Activity 3.2 is the Observations Phase of the instructional model (going up the triangle). During this phase, the students record the results of their bread mold investigation and try to identify patterns in their data and observations. The important practices students focus on in this activity are 1) making measurements and observations, 2) recording their data and evidence, and 3) reaching consensus about patterns in results. They use the Observations Worksheet and Class Results Poster to do this.

Activity 3.3 the Evidence-Based Arguments Phase of the instructional model (going up the triangle). During this phase, the students review the data and observations from their investigation of bread molding and develop arguments for what happened during the investigation. In this phase, they also identify unanswered questions: at this point they have collected data and observations about macroscopic scale changes (BTB color change and mass change), but they do not have an argument for what is happening at the atomic-molecular scale (unless they are able to make predictions based on their experiences from the Animals and/or Plants units). They use the Evidence-Based Arguments Tool to record their arguments at this phase.
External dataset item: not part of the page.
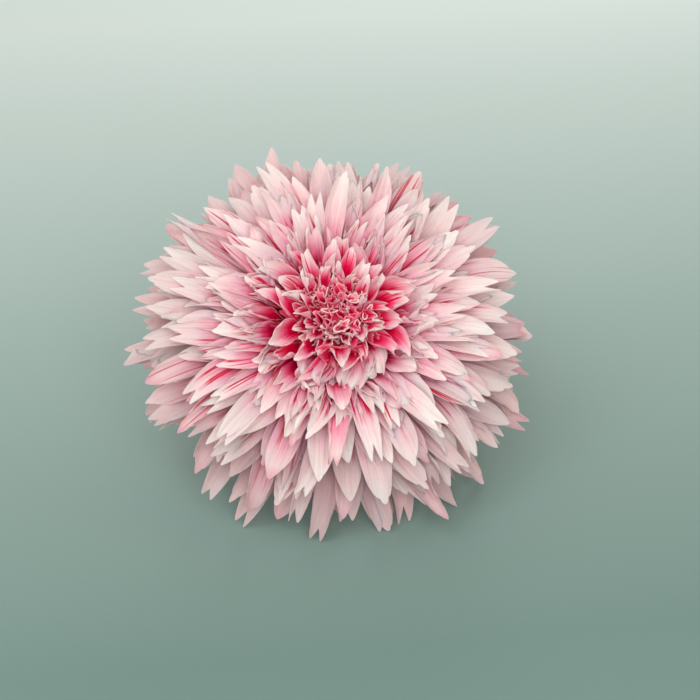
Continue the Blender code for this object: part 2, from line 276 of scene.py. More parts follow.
cup_points, calyx_faces = turned_grid([(r * 0.995, h) for r, h in CALYX_OUTLINE])
calyx_points = [cup_points]
calyx_marks = [(0.0, 0.0, 0.4)] * len(cup_points)
bract_v = np.linspace(0, 1, BRACT_ROWS + 1)[:, None]
bract_u = np.linspace(-1, 1, BRACT_COLUMNS + 1)[None, :]
bract_share = bract_v * (1 - 0.42 * np.abs(bract_u) ** 1.5)
bract_width = np.interp(bract_v, (0, 0.4, 0.8, 1.0), (0.7, 0.98, 0.92, 0.75)) * bract_u
bract_keel = (0.25 * MM * (1 - np.abs(bract_u)) ** 2 - 0.35 * MM * bract_u ** 2) * np.ones_like(bract_share)
bract_thick = BRACT_THICKNESS * (0.25 + 0.6 * (1 - bract_u ** 2)) * (1 - 0.6 * bract_v)
bract_pattern = shell_faces(BRACT_ROWS, BRACT_COLUMNS)
bract_draw = random.Random(5)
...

Key Carbon-Transforming Processes: Digestion, Biosynthesis, and Cellular Respiration

Content Boundaries and Extensions

Talk and Writing

At this stage in the unit, students will complete the inquiry and application sequences for bread molding—they go both up and down the triangle. This means that they will go through the Predictions and Planning Phase, the Observations Phase, and the Evidence-Based Arguments Phase in one lesson. The tables below show specific talk and writing goals for these phases of the unit.

Talk and Writing Goals for the Predictions Phase

Teacher Talk Strategies That Support This Goal

Curriculum Components That Support This Goal

Treat this as elicitation and brainstorming (like the Expressing Ideas Phase), but with more directed questioning.

Now that we have set up the investigation, we want to predict what we think will happen to matter and energy.

Three Questions Handout

Predictions and Planning Tool

Elicit a range of student ideas. Press for details. Encourage students to examine, compare, and contrast their ideas with the ideas of other students.

Who can add to that?

What do you mean by _____? Say more.

So, I think you said _____. Is that right?

Who has a different idea?

How are those ideas similar/different?

Who can rephrase ________’s idea?

Investigation Video (first half)

Encourage students to provide evidence that supports their predictions. .

How do you know that?

What have you seen in the world that makes you think that?

 

Have students document their ideas to revisit later.

Let’s record our ideas so we can come back to them and see how our ideas change.

Predictions and Planning Tool

 

Talk and Writing Goals for the Observations Phase

Teacher Talk Strategies That Support This Goal

Curriculum Components That Support This Goal

Help students discuss data and identify patterns.

What patterns do we see in our data?

How do you know that is a pattern?

What about ______ data. What does this mean?  

Class Results Poster

Class Results Spreadsheet

Encourage students to compare their own conclusions about the data and evidence with other groups and other classes.

What about this number? What does this tell us?

How is group A’s evidence different from Group B’s data?

How do our class’s data differ from other classes’ data?

Class Results Spreadsheet

Class Results Poster

Investigation Video (second half).

Make connections between the observations and the data/evidence.

It says here that our BTB turned colors. What does that mean?

You recorded that your bread lost weight. What does that mean?

Observations Worksheet

Have students consider how their predictions and results compare.

Let’s revisit our predictions. Who can explain the difference between our class predictions and our results?

Who had predictions that were similar to our results? Has your explanation changed? How?